I do not understand, sorry, what do you mean by this?
And as you are responding to a months-old thread, I am totally lost, and
don't even know what the patch here was...
> So, do you really want to remove support for these old flags completely?
> That would of course break above applications.
I'm not saying remove them, I'm saying let us not add any more
dependancies on them in order to keep new applications from ever wanting
to use them.
> Note that usage of BOTHER is problematic and in most cases highly
> impossible if you are using glibc libc.so. BOTHER is incompatible with
> glibc header files and so you can either include BOTHER/linux termios
> file (exclusive) OR glibc header files.
I thought that was all fixed up in newer versions of glibc. Is that
really still the case in the latest release?

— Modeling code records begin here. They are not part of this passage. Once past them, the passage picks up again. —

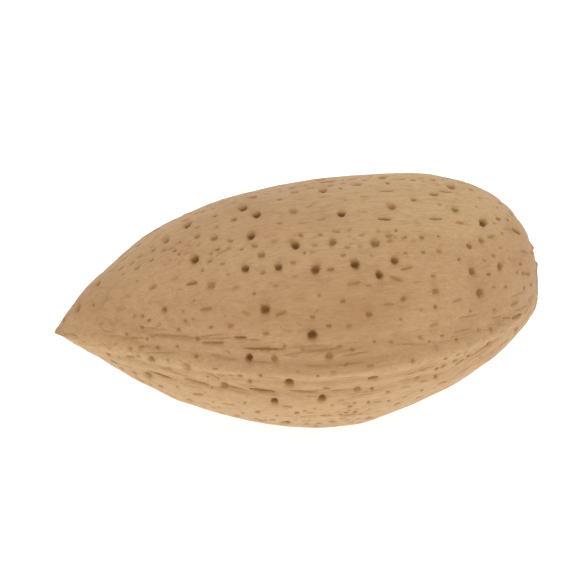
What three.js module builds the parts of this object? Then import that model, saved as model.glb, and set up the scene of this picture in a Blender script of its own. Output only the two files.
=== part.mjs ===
// An almond in its shell, one solid nut lying on its flank. Millimetres, +Z up.
//
// The nut is described first in its own frame. Its spine is the straight line from
// the pointed tip to the blunt stem end. The plane of the seam that runs round the
// shell holds the spine. On one side of the spine lies the belly edge, which is the
// straighter one and carries a low ridge between two furrows, and on the other the
// back edge, which is fuller and comes to a thin ridge. The two flanks bulge above
// and below the seam plane.
//
// The nut is then rolled a little about its spine, pressed flat where it rests, and
// moved so that the middle of its footprint's box is the origin. In the finished
// frame +X runs from tip to stem end and the belly edge faces -Y.

import * as THREE from "three";
import { mergeVertices } from "three/addons/utils/BufferGeometryUtils.js";

const LENGTH = 34;
const ROLL = THREE.MathUtils.degToRad(12); // lifts the belly edge
const REST_DEPTH = 0.35; // how much of the lowest bulge is pressed flat

// How far the shell reaches from the spine on each side.
// reach: the greatest distance, in millimetres
// widest: where that is found, as a share of the length
// rise: the slope at which the side leaves the tip
// hold, swell, shoulder: how far the curve keeps its direction after the tip, before
//   the widest place and after it, as shares of the length
// blunt: how squarely the side meets the stem end, as a share of the reach
const SIDES = {
  belly: { reach: 8.9, widest: 0.56, rise: 0.65, hold: 0.16, swell: 0.2, shoulder: 0.17, blunt: 0.5 },
  back: { reach: 12.6, widest: 0.67, rise: 2.1, hold: 0.12, swell: 0.36, shoulder: 0.17, blunt: 0.7 },
  upper: { reach: 8.3, widest: 0.66, rise: 1.05, hold: 0.15, swell: 0.36, shoulder: 0.22, blunt: 0.78 },
  lower: { reach: 8.1, widest: 0.57, rise: 0.75, hold: 0.17, swell: 0.25, shoulder: 0.16, blunt: 0.42 },
};

const BACK_EDGE_THINNING = 0.2; // how much the flanks draw in towards the back edge
const BELLY_EDGE_THINNING = 0.04;
const CREST_SHIFT = 0.5; // how far the flanks' crests move off the spine to the middle

// The ridges stand out along the seam, and the furrows run beside the belly ridge.
const BELLY_RIDGE = { height: 0.24, halfWidth: 0.7 };
const BACK_RIDGE = { height: 0.35, halfWidth: 0.45 };
const FURROW = { depth: 0.1, halfWidth: 0.6, offset: 1.6 };
const SEAM_FADE = 0.7; // under 1 keeps the ridges full for longer towards the ends

// The scar where the stem broke off, on the stem end, measured from the spine.
const SCAR = { depth: 0.8, halfWidth: 1.9, halfHeight: 1.3, backward: 2.4, upward: 0.4 };

// How finely the surface is divided along the nut, across it and through its thickness.
const STEPS_ALONG = 32;
const STEPS_ACROSS = 16;
const STEPS_THROUGH = 18;
const CROWDING = 1.5; // draws the divisions together towards the seam
const TIP_CROWDING = 0.58; // under 1 spaces them out towards the tip
const HALVINGS = 40; // how often the search for a point of an outline halves its range

const SHELL_COLOUR = new THREE.Color().setRGB(0.75, 0.6, 0.44, THREE.SRGBColorSpace);

const bump = (distance, halfWidth) => Math.exp(-((distance / halfWidth) ** 2));

// The outline of one side, as two curves that meet at the widest place, with x from 0
// at the tip to 1 at the stem end and y from 0 to 1 of the reach.
function outline({ reach, widest, rise, hold, swell, shoulder, blunt }) {
  const top = new THREE.Vector2(widest, 1);
  return [
    new THREE.CubicBezierCurve(
      new THREE.Vector2(0, 0),
      new THREE.Vector2(hold, (rise * hold * LENGTH) / reach),
      new THREE.Vector2(widest - swell, 1),
      top,
    ),
    new THREE.CubicBezierCurve(
      top,
      new THREE.Vector2(widest + shoulder, 1),
      new THREE.Vector2(1, blunt),
      new THREE.Vector2(1, 0),
    ),
  ];
}

// The height of an outline at a share of the length.
function heightAt(curves, share) {
  const curve = share < curves[0].v3.x ? curves[0] : curves[1];
  let low = 0;
  let high = 1;
  for (let i = 0; i < HALVINGS; i++) {
    const middle = (low + high) / 2;
    if (curve.getPoint(middle).x < share) low = middle;
    else high = middle;
  }
  return curve.getPoint(low).y;
}

const OUTLINES = Object.fromEntries(
  Object.entries(SIDES).map(([name, side]) => [name, outline(side)]),
);

const reachAt = (name, share) => SIDES[name].reach * heightAt(OUTLINES[name], share);

// A point of the shell in the nut's own frame, for a direction from a unit sphere:
// x towards the stem end, y towards the back edge, z towards the upper flank.
function shellPoint(direction) {
  const share = Math.max(0, (1 + direction.x) / 2) ** TIP_CROWDING;
  const turn = Math.atan2(direction.z, direction.y);
  const cosine = Math.cos(turn);
  const belly = reachAt("belly", share);
  const back = reachAt("back", share);
  const flank = reachAt(direction.z > 0 ? "upper" : "lower", share);
  const thinning = cosine > 0 ? BACK_EDGE_THINNING : BELLY_EDGE_THINNING;
  const offMiddle = 1 - CREST_SHIFT + CREST_SHIFT * cosine ** 2;
  const point = new THREE.Vector3(
    share * LENGTH,
    ((back + belly) / 2) * cosine + ((back - belly) / 2) * offMiddle,
    flank * Math.sin(turn) * (1 - thinning * cosine ** 2),
  );
  raiseSeam(point, share, cosine);
  sinkScar(point);
  return point;
}

// Adds the ridge on each edge and the two furrows beside the belly ridge.
function raiseSeam(point, share, cosine) {
  const present = Math.sin(Math.PI * share) ** SEAM_FADE;
  const fromSeam = Math.abs(point.z);
  if (cosine > 0) {
    point.y += BACK_RIDGE.height * bump(fromSeam, BACK_RIDGE.halfWidth) * present;
    return;
  }
  const ridge = BELLY_RIDGE.height * bump(fromSeam, BELLY_RIDGE.halfWidth);
  const furrow = FURROW.depth * bump(fromSeam - FURROW.offset, FURROW.halfWidth);
  point.y -= (ridge - furrow) * present * cosine ** 2;
}

// Sinks the stem scar, in the half of the shell that faces away from the tip.
function sinkScar(point) {
  if (point.x < LENGTH / 2) return;
  const across = (point.y - SCAR.backward) / SCAR.halfWidth;
  const up = (point.z - SCAR.upward) / SCAR.halfHeight;
  point.x -= SCAR.depth * bump(Math.hypot(across, up), 1);
}

// A closed sphere of square patches, its divisions crowded towards the seam plane,
// with every vertex carried to its place on the shell.
function shellGeometry() {
  const box = new THREE.BoxGeometry(2, 2, 2, STEPS_ALONG, STEPS_ACROSS, STEPS_THROUGH);
  box.deleteAttribute("normal");
  box.deleteAttribute("uv");
  const geometry = mergeVertices(box);
  const position = geometry.getAttribute("position");
  const vertex = new THREE.Vector3();
  for (let i = 0; i < position.count; i++) {
    vertex.fromBufferAttribute(position, i);
    vertex.z = Math.sign(vertex.z) * Math.abs(vertex.z) ** CROWDING;
    const point = shellPoint(vertex.normalize());
    position.setXYZ(i, point.x, point.y, point.z);
  }
  return geometry;
}

// Rolls the nut about its spine, presses its lowest bulge flat and centres it there.
function layDown(geometry) {
  geometry.rotateX(-ROLL);
  geometry.computeBoundingBox();
  const floor = geometry.boundingBox.min.z + REST_DEPTH;
  const position = geometry.getAttribute("position");
  for (let i = 0; i < position.count; i++) {
    position.setZ(i, Math.max(position.getZ(i), floor));
  }
  geometry.computeBoundingBox();
  const middle = geometry.boundingBox.getCenter(new THREE.Vector3());
  geometry.translate(-middle.x, -middle.y, -floor);
  geometry.computeVertexNormals();
  return geometry;
}

const shell = new THREE.Mesh(
  layDown(shellGeometry()),
  new THREE.MeshStandardMaterial({ color: SHELL_COLOUR, roughness: 0.85, metalness: 0 }),
);
shell.name = "almond_shell";

const almond = new THREE.Group();
almond.add(shell);

export default almond;
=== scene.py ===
"""An almond in its shell, lying on a pale floor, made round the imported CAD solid.

The CAD solid's mesh is copied, smoothed and divided finely, and then worked like a
carving: swells, the seam's ridge and furrows, the stem scar, pores and slits are all
pressed into it. Lengths are in millimetres until a mesh is written, which is in metres.

The nut's own frame has its origin at the tip, x along the spine to the stem end, y
towards the back edge and z towards the upper flank, as in the CAD source.
"""

import math
from typing import NamedTuple

import bmesh
import bpy
import numpy as np
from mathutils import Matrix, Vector


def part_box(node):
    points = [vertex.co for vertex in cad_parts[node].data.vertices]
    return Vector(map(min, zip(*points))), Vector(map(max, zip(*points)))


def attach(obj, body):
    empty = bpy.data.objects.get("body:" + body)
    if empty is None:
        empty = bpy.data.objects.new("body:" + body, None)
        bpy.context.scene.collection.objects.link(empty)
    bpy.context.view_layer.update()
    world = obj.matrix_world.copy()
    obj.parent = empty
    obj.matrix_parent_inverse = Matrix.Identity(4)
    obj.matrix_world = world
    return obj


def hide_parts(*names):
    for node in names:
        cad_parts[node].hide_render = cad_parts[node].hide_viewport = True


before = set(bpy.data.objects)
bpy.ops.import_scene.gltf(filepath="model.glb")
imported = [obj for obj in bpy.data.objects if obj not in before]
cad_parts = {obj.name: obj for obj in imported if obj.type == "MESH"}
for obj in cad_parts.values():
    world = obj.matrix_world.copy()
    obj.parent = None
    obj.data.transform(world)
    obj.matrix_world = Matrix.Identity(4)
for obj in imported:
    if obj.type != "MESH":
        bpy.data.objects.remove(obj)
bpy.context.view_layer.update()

MM = 0.001
SEED = 7
ROLL = math.radians(12)  # how far the belly edge is lifted, as in the CAD source

# The camera: which way it looks at the nut from, its lens and sensor in millimetres, and
# the share of the picture's width that the nut takes.
VIEW_AZIMUTH = math.radians(-8)
VIEW_ELEVATION = math.radians(40)
LENS = 135
SENSOR = 36
NUT_IN_PICTURE = 0.83

# The mesh.
SUBDIVISIONS = 4
TIP_SHARPNESS = 0.85  # how well the tip withstands the smoothing, from 0 to 1
MOST_TRIANGLES = 190_000
SLIVER = 0.01  # the shortest edge that is kept
SHARPEST_FOLD = math.radians(80)
RELAXATIONS = 4  # how often the points of sharper folds are drawn towards their neighbours

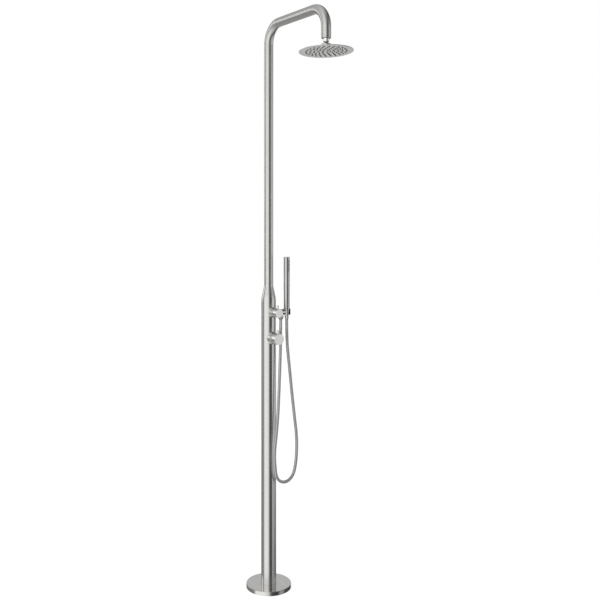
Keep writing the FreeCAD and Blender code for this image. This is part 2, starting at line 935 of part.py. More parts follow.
def head_shell():
    """The water chamber's shallow lid, with the lower half of the ball's socket in its middle."""
    inner_top = chamber_top - chamber_wall
    skirt = chamber_radius - chamber_wall
    lid = turned([
        (0, inner_top),
        (chamber_crown_radius, inner_top),
        (skirt - gasket_width - 2 * fixed_fit, mat_top),
        (skirt, mat_top),
        (skirt, plate_top),
        (chamber_radius, plate_top),
        (chamber_radius, plate_top + chamber_rim_height),
        (chamber_crown_radius, chamber_top),
        (0, chamber_top),
    ])
    lid = lid.fuse(rod(boss_radius, -socket_floor, 0))
    lid = lid.cut(Part.makeSphere(socket_radius))
    lid = lid.cut(rod(socket_outlet_radius, -socket_floor - overrun, 0))
    for index in range(socket_slot_count):
        reach = boss_radius + overrun
        slot = block(socket_slot_width, reach, -socket_floor - overrun, inner_top)
        slot = moved(slot, y=reach / 2)
        lid = lid.cut(turned_to(slot, UP, 360 * index / socket_slot_count))
    return hung(lid)


def head_collar():
    """The ring nut that closes the socket over the ball."""
    lip_radius = math.sqrt(socket_radius ** 2 - head_collar_lip ** 2)
    nut = turned([
        (boss_radius + fixed_fit, -head_collar_low),
        (head_collar_radius, -head_collar_low),
        (head_collar_radius, head_collar_top - head_collar_edge),
        (head_collar_radius - head_collar_edge, head_collar_top),
        (head_collar_mouth, head_collar_top),
        (lip_radius, head_collar_lip),
        (0, head_collar_lip),
        (0, 0),
        (boss_radius + fixed_fit, 0),
    ])
    return hung(nut.cut(Part.makeSphere(socket_radius)))


def at_nozzles(shape):
    """Copies of a shape in rings: five on the first ring and five more on each ring outwards."""
    copies = []
    for ring_number in range(1, nozzle_rings + 1):
        count = nozzle_count_step * ring_number
        reach = ring_number * nozzle_pitch
        for index in range(count):
            turn = math.radians(nozzle_turn + 360 * index / count)
            copies.append(moved(shape, reach * math.cos(turn), reach * math.sin(turn)))
    return Part.makeCompound(copies)


def face_plate():
    """The wide thin disc with a softened rim, pierced for every nozzle."""
    low = -head_face_drop
    plate = turned([
        (0, low),
        (head_radius - face_edge, low),
        (head_radius, low + face_edge),
        (head_radius, plate_top - face_edge),
        (head_radius - face_edge, plate_top),
        (0, plate_top),
    ])
    hole_radius = nozzle_root_radius + fixed_fit
    hole = prism(nozzle_sides, hole_radius, hole_radius, low - overrun, plate_top + overrun)
    return hung(plate.cut(at_nozzles(hole)))


def chamber_gasket():
    """The flat ring that the lid presses on the face plate, inside its skirt."""
    outer = chamber_radius - chamber_wall - fixed_fit
    return hung(ring(outer, outer - gasket_width, plate_top, mat_top))


def nozzle_mat():
    """The soft sheet behind the face plate, pierced above every nozzle."""
    outer = chamber_radius - chamber_wall - gasket_width - 2 * fixed_fit
    bore = prism(nozzle_sides, nozzle_bore_radius, nozzle_bore_radius, plate_top - overrun, mat_top + overrun)
    return hung(rod(outer, plate_top, mat_top).cut(at_nozzles(bore)))


def head_nozzles():
    """The soft nozzles: each a bored plug through the plate with a tapered tip below it."""
    low = -head_face_drop
    tip = low - nozzle_proud
    nozzle = prism(nozzle_sides, nozzle_root_radius, nozzle_root_radius, low, plate_top)
    nozzle = nozzle.fuse(prism(nozzle_sides, nozzle_tip_radius, nozzle_root_radius, tip, low))
    bore = prism(nozzle_sides, nozzle_bore_radius, nozzle_bore_radius, tip - overrun, plate_top + overrun)
    return hung(at_nozzles(nozzle.cut(bore)))


# ---------------------------------------------------------------- write every sub-part
os.makedirs("parts", exist_ok=True)

save("floor_flange", floor_flange())
save("post_tube", post_tube())
save("taper", taper())
save("riser_arm", riser_arm())
save("arm_bush", arm_bush())
save("base_cover", base_cover())
save("cover_seal", cover_seal())

save("mixer_sleeve", sleeve(mixer_stub_radius, mixer_height))
save("mixer_body", mixer_body())
save("mixer_cartridge", mixer_cartridge())
save("diverter_sleeve", diverter_sleeve())
save("diverter_body", diverter_body())
save("diverter_cartridge", diverter_cartridge())
for control, control_height, control_radius in (
    ("mixer", mixer_height, mixer_stub_radius),
    ("diverter", diverter_height, diverter_stub_radius),
):
    save(control + "_cartridge_nut", cartridge_nut(control_radius, control_height))
    save(control + "_knob", knob(control_radius, control_height))
    save(control + "_spindle", spindle(control_height))
    save(control + "_lever", lever(control_radius, control_height))
    save(control + "_grub_screw", grub_screw(control_height))

for supply, supply_x in (("cold", waterway_offset), ("hot", -waterway_offset)):
    save(supply + "_supply_nut", supply_nut(supply_x))
    save(supply + "_supply_hose", supply_hose(supply_x))
save("check_valves", check_valves())
save("link_pipe", link_pipe())
save("riser_hose", riser_hose())

save("handset_holder", handset_holder())
save("holder_liner", holder_liner())
save("outlet_nut", outlet_nut())
save("outlet_washer", outlet_washer())
save("shower_hose", shower_hose())
save("handset_nut", handset_nut())
save("handset_washer", handset_washer())

save("handset_tube", handset_tube())
save("handset_cap", handset_cap())
save("handset_connector", handset_connector())
save("spray_insert", spray_insert())
save("handset_nozzles", handset_nozzles())

save("ball_stem", ball_stem())
save("ball_seat", ball_seat())
save("head_shell", head_shell())
save("head_collar", head_collar())
save("face_plate", face_plate())
save("chamber_gasket", chamber_gasket())
save("nozzle_mat", nozzle_mat())
save("head_nozzles", head_nozzles())
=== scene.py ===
# %% [markdown]
# # An outdoor shower post in brushed stainless steel
#
# This lesson dresses a finished CAD model for a product picture. The CAD parts arrive already in
# place, in metres, with +Z up, so nothing has to be fitted. What is left is what a camera sees:
# finishes with real grain, a supple hose, and a surround of light that steel can mirror.
# The first cell loads the parts and keeps the box that they fill.

# %% Load the parts
import math

import bmesh
import bpy
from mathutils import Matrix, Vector


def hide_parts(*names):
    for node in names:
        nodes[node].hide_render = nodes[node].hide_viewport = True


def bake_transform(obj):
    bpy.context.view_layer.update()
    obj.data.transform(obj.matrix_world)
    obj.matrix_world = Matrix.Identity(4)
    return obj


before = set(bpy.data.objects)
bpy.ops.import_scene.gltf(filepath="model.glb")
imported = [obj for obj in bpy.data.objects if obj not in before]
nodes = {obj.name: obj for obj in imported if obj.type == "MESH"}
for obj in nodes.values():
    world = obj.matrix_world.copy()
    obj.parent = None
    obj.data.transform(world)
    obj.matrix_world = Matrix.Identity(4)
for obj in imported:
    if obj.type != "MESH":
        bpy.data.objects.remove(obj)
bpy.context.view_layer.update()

# %% [markdown]
# ## The camera
#
# The photograph was taken from the front left, about one and a half metres up, with the camera held
# level. Its place was worked out from the heights and ellipses that are known: the rim of the round
# foot, the rim of the rain head, and the two tubes. A level camera keeps upright lines upright, so
# the frame is moved over the object with the lens shift instead of tilting the camera. The frame is
# square and fitted to the sensor's height. The sensor's width is narrower than that, so that a camera
# that steps back by the width, for a view from another side, leaves room for the shift.

# %% Camera
scene = bpy.context.scene
photo_size = 600
focal_pixels = 827.7
straight_ahead_pixel = (268.7, 218.2)
camera_place = Vector((-1.7977, -2.8079, 1.482))
view_direction = Vector((0.5392, 0.8422, 0.0))

camera_data = bpy.data.cameras.new("photo_camera")
camera = bpy.data.objects.new("photo_camera", camera_data)
scene.collection.objects.link(camera)
camera_data.sensor_fit = "VERTICAL"
camera_data.sensor_height = 36.0
camera_data.sensor_width = 27.0
camera_data.lens = focal_pixels / photo_size * camera_data.sensor_height
camera_data.shift_x = (photo_size / 2 - straight_ahead_pixel[0]) / photo_size
camera_data.shift_y = (straight_ahead_pixel[1] - photo_size / 2) / photo_size
camera_data.clip_end = 100.0
camera.location = camera_place
camera.rotation_euler = view_direction.to_track_quat("-Z", "Y").to_euler()
scene.camera = camera
shift = (round(camera_data.shift_x, 3), round(camera_data.shift_y, 3))
print("lens", round(camera_data.lens, 2), "shift", shift)

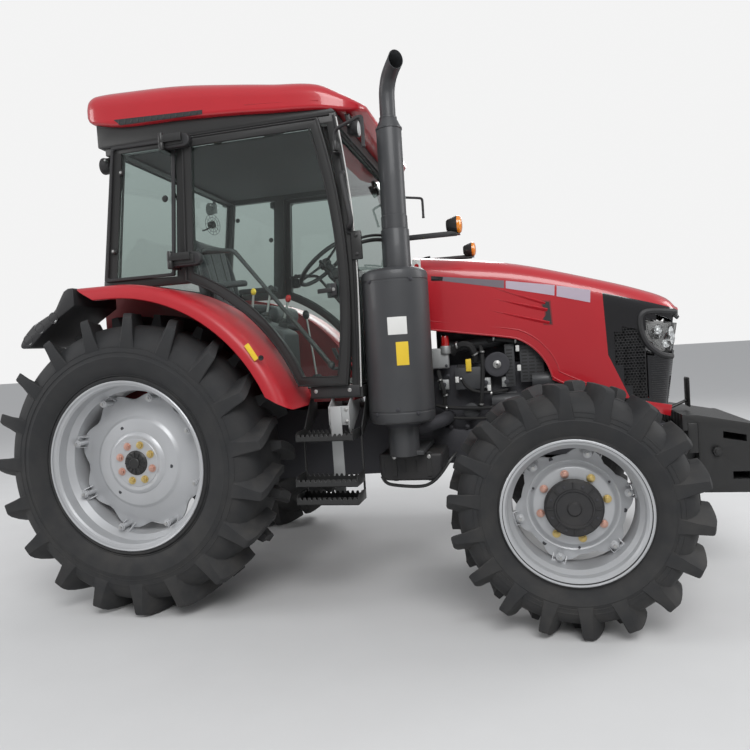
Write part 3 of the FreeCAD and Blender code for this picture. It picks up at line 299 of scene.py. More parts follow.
@dataclass(frozen=True)
class Finish:
    """Finish of a solid surface, and the record's slot that it stands for."""

    name: str
    slot: str
    colour: Point
    roughness: float = 0.5
    metallic: float = 0.0
    coat: float = 0.0
    spread: float = 0.08
    grain: float = 300.0
    bump: float = 0.1
    mottle: float = 0.12
    dust: float = 0.12
    dust_colour: Point = (0.3, 0.27, 0.22)

    def material(self) -> bpy.types.Material:
        """Makes the material, or gives the one that was made before.

        Returns:
            The material.
        """
        ready = bpy.data.materials.get(self.name)
        if ready:
            return ready
        made = bpy.data.materials.new(self.name)
        made.use_nodes = True
        tree = made.node_tree
        shader = tree.nodes["Principled BSDF"]
        group = tree.nodes.new("ShaderNodeGroup")
        group.node_tree = surface_group()
        for label, value in (("Colour", (*self.colour, 1.0)), ("Dust Colour", (*self.dust_colour, 1.0)),
                             ("Dust", self.dust), ("Mottle", self.mottle), ("Grain Scale", self.grain),
                             ("Roughness", self.roughness), ("Spread", self.spread)):
            group.inputs[label].default_value = value
        tree.links.new(group.outputs["Colour"], shader.inputs["Base Color"])
        tree.links.new(group.outputs["Roughness"], shader.inputs["Roughness"])
        add_bump(tree, shader, group.outputs["Height"], self.bump, 0.001)
        shader.inputs["Metallic"].default_value = self.metallic
        shader.inputs["Coat Weight"].default_value = self.coat
        shader.inputs["Coat Roughness"].default_value = 0.04
        made.diffuse_color = (*self.colour, 1.0)
        self.extra(tree, shader, group)
        return made

    def extra(self, tree: bpy.types.NodeTree, shader: bpy.types.Node, group: bpy.types.Node) -> None:
        """Adds what one kind of finish has beyond the others."""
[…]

> New version of tcsetattr and ioctl_tty manpages would have documented
> how to use BOTHER (it is currently in the manpages git).
>
> Currently the only known option how to use BOTHER is to completely
> reimplement all functions from "termios.h", provide custom "termios.h"
> header file (and not use glibc termios.h nor any file which it includes)
> and statically link this reimplementation into final application.
>
> So in most cases BOTHER is not alternative to those old SPD flags even
> for modern applications.
Using the kernel's .h file should be easy enough here for them, right?
And again, I thought glibc was fixed, what about other libc versions?